Она чувствовала, что вот-вот разорвется на части. Какое мучение. Победить бы ее, подчинить и держать в узде, а там хоть умереть; ничего больше не надо; но сидеть, не находить слов, видеть, что Элизабет против нее восстает, что она и ей противна — это слишком; это непереносимо. И скрючились толстые пальцы.
— Я-то на приемах не бываю, — сказала мисс Килман, только чтоб задержать Элизабет. — Меня на приемы не зовут, — сказала и поняла, что вся беда ее — эгоизм; мистер Уиттекер предупреждал; но ничего не поделаешь; слишком ей плохо. — А зачем меня звать? — сказала она. — Я некрасивая, я несчастная. — Она поняла, что это ужасно глупо. Но все потому, что мимо шли и шли со свертками, и презирали ее, не то бы никогда она так не сказала. Все же она была не кто-нибудь, а Дорис Килман. Получила диплом. Кой-чего в жизни достигла. Ее осведомленность в новой истории по меньшей мере заслуживала уважения.

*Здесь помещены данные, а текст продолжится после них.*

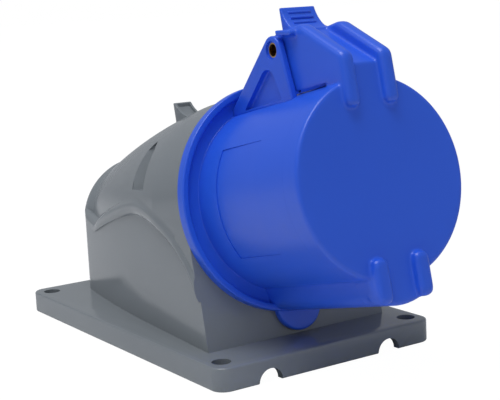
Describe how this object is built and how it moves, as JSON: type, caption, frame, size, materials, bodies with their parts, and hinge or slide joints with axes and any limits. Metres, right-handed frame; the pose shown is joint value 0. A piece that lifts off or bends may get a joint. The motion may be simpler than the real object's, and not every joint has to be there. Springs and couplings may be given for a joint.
{
  "type": "industrial wall socket",
  "caption": "Surface-mounted industrial socket: a grey hood on a screw-down plate carries a tilted round socket front with a sprung, hinged lid.",
  "frame": {"origin": "centre of the mounting plate, on the plane of its back face, which lies on the wall", "axes": "+Z out of the wall; the socket faces -Y, tilted 12.5 degrees away from the wall; +X across the socket"},
  "size_m": [0.089, 0.1824, 0.1186],
  "materials": {
    "housing_grey": "fine satin moulding",
    "socket_blue": "satin moulding",
    "carrier_grey": "moulded thermoset",
    "rubber": "soft moulded seal",
    "brass": "turned",
    "steel": "zinc plated"
  },
  "bodies": {
    "base": {"housing": "housing_grey", "socket_front": "socket_blue", "hinge_pin": "brass", "lid_spring": "steel", "front_gasket": "rubber", "contact_carrier": "carrier_grey", "contact_sleeve_line": "brass", "terminal_screw_line": "steel", "contact_sleeve_neutral": "brass", "terminal_screw_neutral": "steel", "contact_sleeve_earth": "brass", "terminal_screw_earth": "steel", "carrier_retainer": "carrier_grey", "retainer_screw": "steel", "carrier_screw_left": "steel", "carrier_screw_right": "steel", "front_fixing_screw": "steel", "cable_entry_plug": "rubber"},
    "lid": {"lid": "socket_blue", "lid_gasket": "rubber"}
  },
  "joints": [
    {"name": "lid_hinge", "type": "hinge", "parent": "base", "child": "lid", "pos_m": [0, -0.06214, 0.10547], "axis": [-1, 0, 0], "range_deg": [0, 100], "stiffness_Nm_per_rad": 0.02, "springref_deg": -57.3}
  ]
}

— Я себя не жалею, — сказала она. — Я жалею… — на языке вертелось «вашу матушку», но нет, не могла она такое сказать Элизабет. — Я куда больше жалею других.
Как бессловесный зверек, который по чьей-то воле очутился перед неведомыми воротами и рвется умчаться прочь, молчала Элизабет Дэллоуэй. Мисс Килман, кажется, хотела что-то еще сказать?
— Вы уж совсем-то не забывайте меня, — сказала Дорис Килман; голос дрогнул; в ужасе ускакал прочь к далекому краю поля спугнутый бессловесный зверек.
Растопырилась и сжалась на столе большая пятерня.
Элизабет повернула голову. Подходила официантка. Надо уплатить в кассу, сказала Элизабет, и ушла, и потянула за собой, чувствовала мисс Килман, все кишки ее, потянула их за собой через весь зал и, рванув в последний раз, очень вежливо на прощанье кивнула и вышла.
Она ушла. Мисс Килман сидела за мраморным столиком в окружении эклеров, и ее дважды, трижды пронзила острая мука. Ушла. Миссис Дэллоуэй одержала верх. Элизабет ушла. Красота ушла. Юность ушла.